Britain's dominant services sector expanded steadily in March, pointing to solid economic growth in the first quarter, even though the rate of expansion was the slowest since last June and hiring eased, a survey showed on Thursday.
The Markit/CIPS services purchasing managers' index (PMI) edged down to 57.6 in March from 58.2 in February, below economists' consensus forecast in a Reuters poll for a reading of 58.1.
Still, the index remains far above the 50 mark denoting growth and pointed to robust growth in services, which account for more than three-quarters of Britain's economy and include major banks to high street restaurants.
Growth in new business and optimism also eased. On the heels of an unexpected slip in British manufacturing growth in March, the data suggests last year's surprisingly rapid rebound could be losing some momentum.
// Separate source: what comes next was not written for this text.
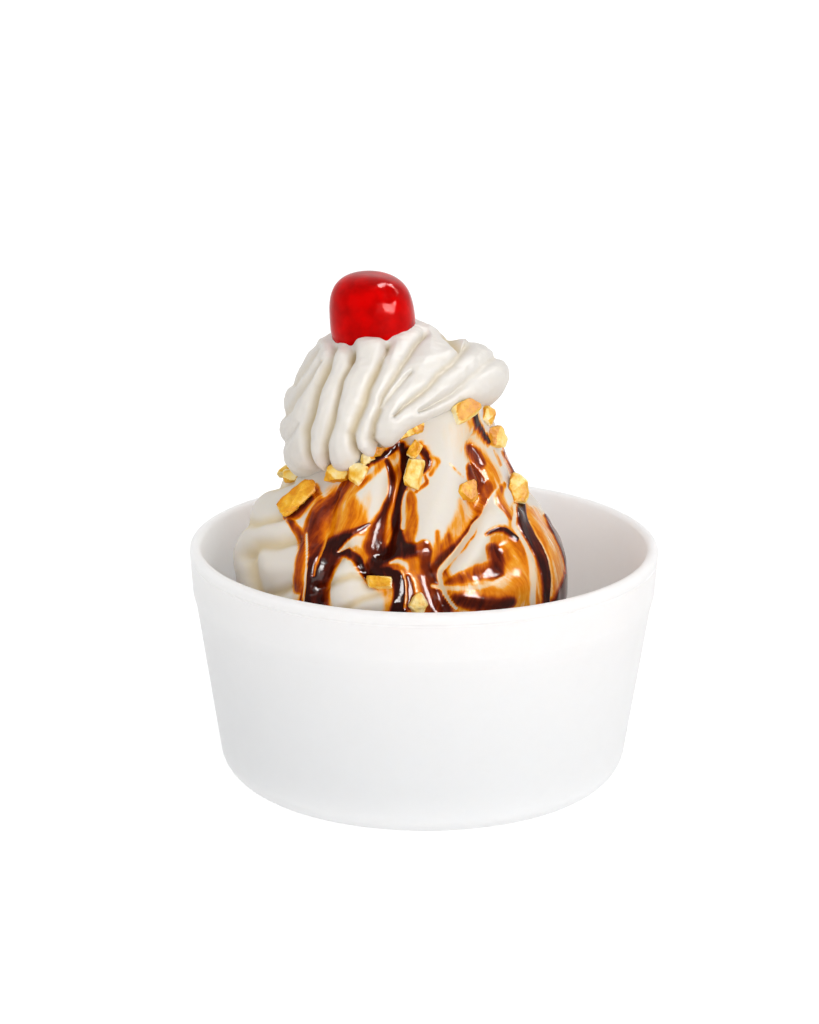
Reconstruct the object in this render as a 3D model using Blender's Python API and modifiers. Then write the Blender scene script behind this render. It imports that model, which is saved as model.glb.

The composite index combining PMIs for manufacturing and construction, plus the services sector, edged down to 58.1 in March - also its lowest since June last year - from 58.6 in February. The input price index fell to its lowest in nearly a year.
"The drop in price pressures alongside the more moderate pace of growth takes pressure off the Bank of England to start tightening policy, which should in turn take some pressure off sterling," said Chris Williamson, chief economist at Markit, which compiles the survey.
The Bank of England has indicated it is in no hurry to raise interest rates despite Britain's robust rebound, as inflation fell below the 2.0 percent target for the first time in over four years in January.
But Williamson said even though growth slowed across the services, manufacturing and construction sectors, all three are expanding at "very strong rates", suggesting the economy should have grown by at least 0.7 percent in the first quarter.
The services sector's employment index fell to 53.5 in March from 55.6, and new orders expanded at the slowest pace in 10 months. The business expectations index fell to its lowest since November.